The verdict reinforced what was generally understood in the South—that Black people had no rights that whites were bound to respect. In a 1956 interview in Look Magazine, the two men admitted to the crime. They claimed to have decided to kill Till—initially wanting “only” to kidnap and beat him—after they dragged him into the woods and he stated that the picture of a white girl in his wallet was his girlfriend.

Despite their confession, double jeopardy laws prevented a second trial, and the two remained free until their deaths. No one ever did a day in prison for the murder of Emmett Till.

State complicity

Local, state and federal governments were key instruments in maintaining segregation, a system of complete domination that made it possible for the super-exploitation of Black workers. The governmentally-protected system did not give particular economic benefits to poor whites, but by offering them a higher social caste, it encouraged and emboldened their intense bigotry.

Vigilante violence and groups such as the Ku Klux Klan—which could not have functioned without the complete complicity and participation of the state—enforced the segregated social order. In the Till case, state complicity manifested itself in various ways.

First, the sheriff deliberately held two key witnesses in the county jail for two weeks in order to prevent their testimony. The two had been with Milam and Bryant the night of the crime.

Secondly, in the Till trial—as with the 1963 trial of Byron Delay Beckwith for the murder of Medgar Evers—the jury pool was picked from the rolls of registered voters. Since African Americans were disenfranchised by Jim Crow voting laws at the time, every jury ended up being all white. For any Black person on trial, a “trial of one’s peers” was an empty phrase. Every jury had its share of bigots.

Thirdly, the “hands off” approach of the federal government allowed these injustices to become the codified norm. In Washington, powerful Southern senators and congressmen used their influence to dissuade the government from intervening on behalf of African Americans, which would upset the economic and political dominance of their friends and backers. Legally, the federal government could have intervened; it could have retried the men on the basis that the first trial had been illegitimate. The Justice Department had the power to prosecute public officials and law enforcement officers who obstructed justice and conspired in incidents of racist violence. But it did nothing.

The people did respond, however. The Montgomery bus boycott three months later is widely recognized as the beginnings of the Civil Rights movement. But even earlier, the wrenching images of Till’s mutilated body stirred the consciousness of the country, Black and white.


New trials ahead?

Recently, the federal government decided to reopen the case of Emmett Till. The Federal Bureau of Investigation claims it may be able to obtain information that could lead to the prosecution of individuals not implicated in the first trial.
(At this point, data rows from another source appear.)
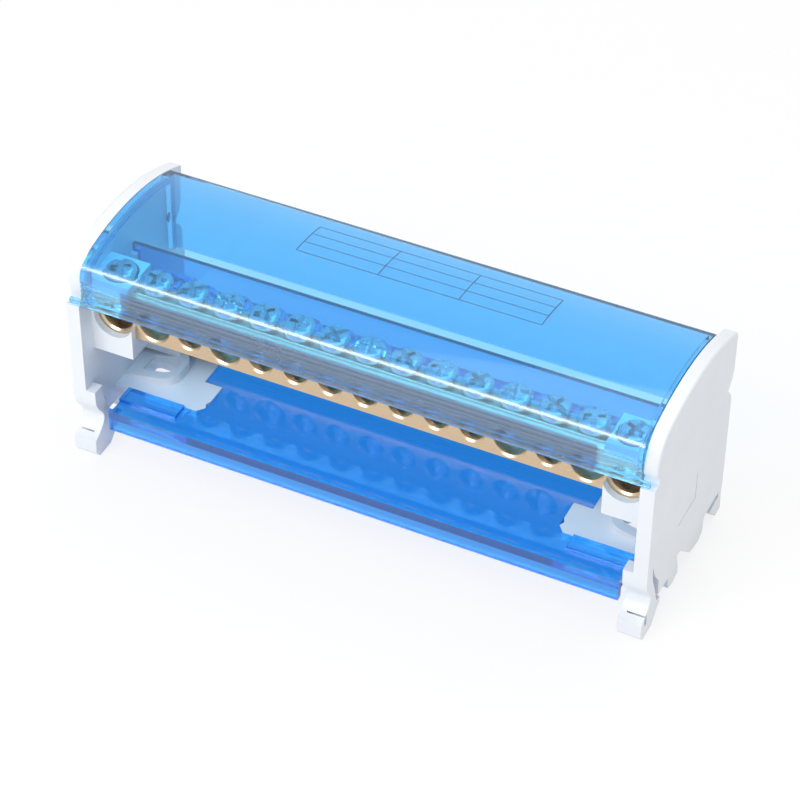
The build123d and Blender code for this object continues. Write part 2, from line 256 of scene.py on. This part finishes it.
drawn_lines = drawn_group()
print("group", drawn_lines.name)

# %% Group: mask of a front wall
mask_fade = 0.5 * mm


def front_group():
    """A mask that is 1 where |X| is below Reach, Y is below Depth and Z is below Height.

    Each limit gives a ramp from 1 at the limit down to 0 at the fade beyond it. The mask is the
    product of the three ramps.
    """
    group, start, end = new_group("front_wall_mask", ("Reach", "Depth", "Height"), ("Mask",))
    link = group.links.new
    place = add_node(group, "ShaderNodeTexCoord")
    parts = add_node(group, "ShaderNodeSeparateXYZ")
    side = add_node(group, "ShaderNodeMath", operation="ABSOLUTE")
    link(place.outputs["Object"], parts.inputs[0])
    link(parts.outputs["X"], side.inputs[0])

    def ramp(limit, value):
        """The ramp of one limit over the value that it bounds."""
        far = add_node(group, "ShaderNodeMath", {1: mask_fade}, operation="ADD")
        slope = add_node(group, "ShaderNodeMapRange", {"To Min": 1.0, "To Max": 0.0})
        link(start.outputs[limit], far.inputs[0])
        link(value, slope.inputs["Value"])
        link(start.outputs[limit], slope.inputs["From Min"])
        link(far.outputs[0], slope.inputs["From Max"])
        return slope.outputs["Result"]

    within = add_node(group, "ShaderNodeMath", operation="MULTIPLY")
    mask = add_node(group, "ShaderNodeMath", operation="MULTIPLY")
    link(ramp("Reach", side.outputs[0]), within.inputs[0])
    link(ramp("Depth", parts.outputs["Y"]), within.inputs[1])
    link(within.outputs[0], mask.inputs[0])
    link(ramp("Height", parts.outputs["Z"]), mask.inputs[1])
    link(mask.outputs[0], end.inputs["Mask"])
    return group


front_wall_mask = front_group()
print("group", front_wall_mask.name)

# %% [markdown]
# ## White moulding
#
# The cheeks are a cool white polyamide with a fine satin skin from the mould. One flat white would
# look like paper on the large outer face, so two close tones drift into each other there. A very
# fine noise as bump gives the skin, and the shared smears make the gloss vary a little.

# %% White moulding
white_tone = (0.80, 0.83, 0.87, 1.0)
white_shade = (0.76, 0.80, 0.85, 1.0)
skin_depth = 0.2 * mm


def white_moulding():
    """Cool white plastic: two close tones mixed by a slow noise, satin smears and a fine skin."""
    material, tree, shader = new_material("white_moulding")
    link = tree.links.new
    place = add_node(tree, "ShaderNodeTexCoord")
    slow = add_node(tree, "ShaderNodeTexNoise", {"Scale": 45.0, "Detail": 2.0})
    tone = add_node(tree, "ShaderNodeMix", data_type="RGBA")
    tone.inputs["A"].default_value = white_tone
    tone.inputs["B"].default_value = white_shade
    smears = place_group(tree, plastic_smears, {"Size": 10.0 * mm, "Glossy": 0.3, "Dull": 0.42})
    skin = add_node(tree, "ShaderNodeTexNoise", {"Scale": 3500.0, "Detail": 2.0})
    bump = add_node(tree, "ShaderNodeBump", {"Strength": 0.06, "Distance": skin_depth})
    link(place.outputs["Object"], slow.inputs["Vector"])
    link(place.outputs["Object"], skin.inputs["Vector"])
    link(slow.outputs["Fac"], tone.inputs["Factor"])
    link(tone.outputs["Result"], shader.inputs["Base Color"])
    link(smears.outputs["Roughness"], shader.inputs["Roughness"])
    link(skin.outputs["Fac"], bump.inputs["Height"])
    link(bump.outputs["Normal"], shader.inputs["Normal"])
    shader.inputs["IOR"].default_value = 1.5
    return material


white = white_moulding()
finish_node("left_cheek", white)
finish_node("right_cheek", white)
print("white moulding on the cheeks")

# %% [markdown]
# ## See-through blue plastic
#
# Floor, cover and the wall between the poles are tinted polycarbonate. Real tint lies in the depth
# of a wall, and a volume shader could model that, but it is slow and noisy. Here each wall is glass
# whose colour tints what passes, and the deep colour of the cut edges comes from light that is
# caught inside and crosses many walls. Lamp light has to reach what lies behind, so for shadow rays
# a tinted Transparent shader takes the glass's place.
#
# Between the holders the cover's front wall is duller than the clear top, and its grey tint
# there is painted shade for the shaded metal seen through it. The floor's front wall is a little
# duller too, and its lighter tint is painted light for the glow of its lit edge. The shared mask
# picks out both. The cover's front bend shows a bright line: a coat there, with a high index,
# mirrors the front lamp.

# %% Clear blue plastic
smear_size = 14.0 * mm
wave_depth = 0.3 * mm


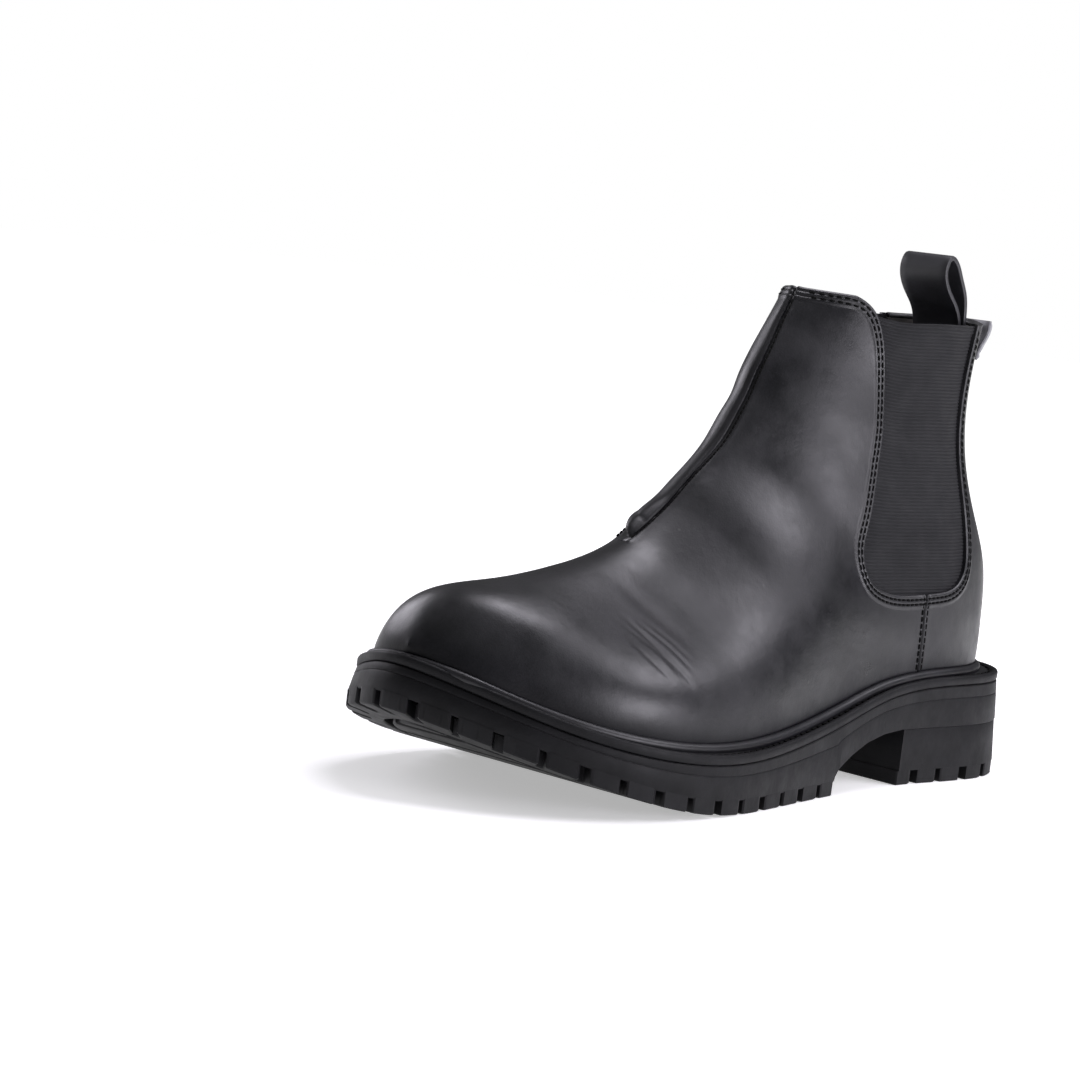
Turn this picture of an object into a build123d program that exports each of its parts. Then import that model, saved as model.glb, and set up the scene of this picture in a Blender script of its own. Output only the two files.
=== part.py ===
from build123d import *
import math
import os

# Left chelsea boot, men's EU 43. Millimetres, +Z up, toe towards -Y, outer (lateral) side +X.
# "s" is the distance from the back of the heel towards the toe: y = LENGTH / 2 - s.

# ---------------------------------------------------------------- driving dimensions
LENGTH = 310.0              # heel to toe over the sole
LEATHER = 1.8               # outer leather
LAYER_GAP = 0.1             # clearance between neighbouring plies
MIDDLE_PLY = 1.2            # elastic, toe puff and heel stiffener
LINING_START = 3.2          # depth of the lining below the outer face
LINING_END = 4.4            # inner face of the lining
WELT_THICK = 4.0
WELT_WIDTH = 13.0           # from the sole edge inwards
BEAD_HEIGHT = 2.4
MIDSOLE_THICK = 6.0
LUG_DEPTH = 5.0
HEEL_BREAST = 84.0          # front face of the heel block
HEEL_TOP = 21.4             # height of the heel block
TREAD_END = 131.0           # rear end of the forepart tread
LINING_DROP = 1.5           # the linings end this far below the collar line
SEAM_X = -4.0               # centre front seam plane
COUNTER_SEAM_S = 71.0       # upright seam between counter and quarters
COUNTER_TOP = 86.0          # height of the seam between counter and back strip
STRAP_WIDTH = 22.0
STRAP_THICK = 2.0
HALF_SPACE = 80.0           # half width of side-view cutters

# Height of the welt top along the boot, (s, z)
WELT_LINE = [(-15, 41.5), (0, 41), (40, 40.6), (70, 40), (95, 37), (125, 30), (160, 24),
             (200, 21.3), (240, 24), (280, 33.5), (310, 47), (325, 54)]
# Top edge of the shaft, dipping over the elastics, (s, z)
COLLAR_LINE = [(-15, 178), (10, 176.6), (24, 175.2), (40, 174.6), (70, 174.2), (95, 175), (104, 177),
               (116, 178.6), (128, 180), (160, 182)]
# Curved underside of the forepart, starting flat on the ground, (s, z)
TOE_SPRING = [(195, 0), (210, 0.6), (235, 3.8), (270, 13), (310, 29), (325, 35.5)]
# Plan of the sole edge, (s, x), outer side from heel to toe then inner side back
SOLE_PLAN = [(0, 0), (1.2, 16), (6.5, 28.5), (18.5, 37.2), (42, 41.5), (85, 42), (125, 45.8),
             (165, 52.7), (200, 58.4), (228, 59), (256, 52.5), (281, 37), (299, 16.2), (310, -9.5),
             (303, -29), (290, -45.4), (268, -55.3), (245, -59.2), (220, -58.5), (190, -52.3),
             (155, -43.2), (120, -39.5), (85, -41), (45, -42), (18, -38), (6, -29), (1.2, -16)]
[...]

The reopening of the case is certainly a positive development. Anyone culpable in the killing, the cover-up or the impropriety of the trial should be tried for their crimes.
It is not sufficient, however, to count on the state to fight violent racists. Even today, the courts and prisons in capitalist society still serve only the ruling class. This is clear in the case of political prisoners like the Cuban Five, Mumia Abu-Jamal, Leonard Peltier and many others.

The state prosecutes and sentences people of color more harshly than white people convicted of equal crimes. Racist vigilantes like the Minutemen still go unpunished. Police officers frequently brutalize and murder Black and Latino youth, without ever facing jail time.

Racism is deeply rooted in the capitalist system and its courts. In 1955, each branch of the government acted as an accomplice to Roy Bryant and J.W. Milam. Real justice in Emmett Till’s case doesn’t end with indicting the individuals who contributed to his death. It will be achieved when the racist system that protected them and profited from apartheid segregation is torn down.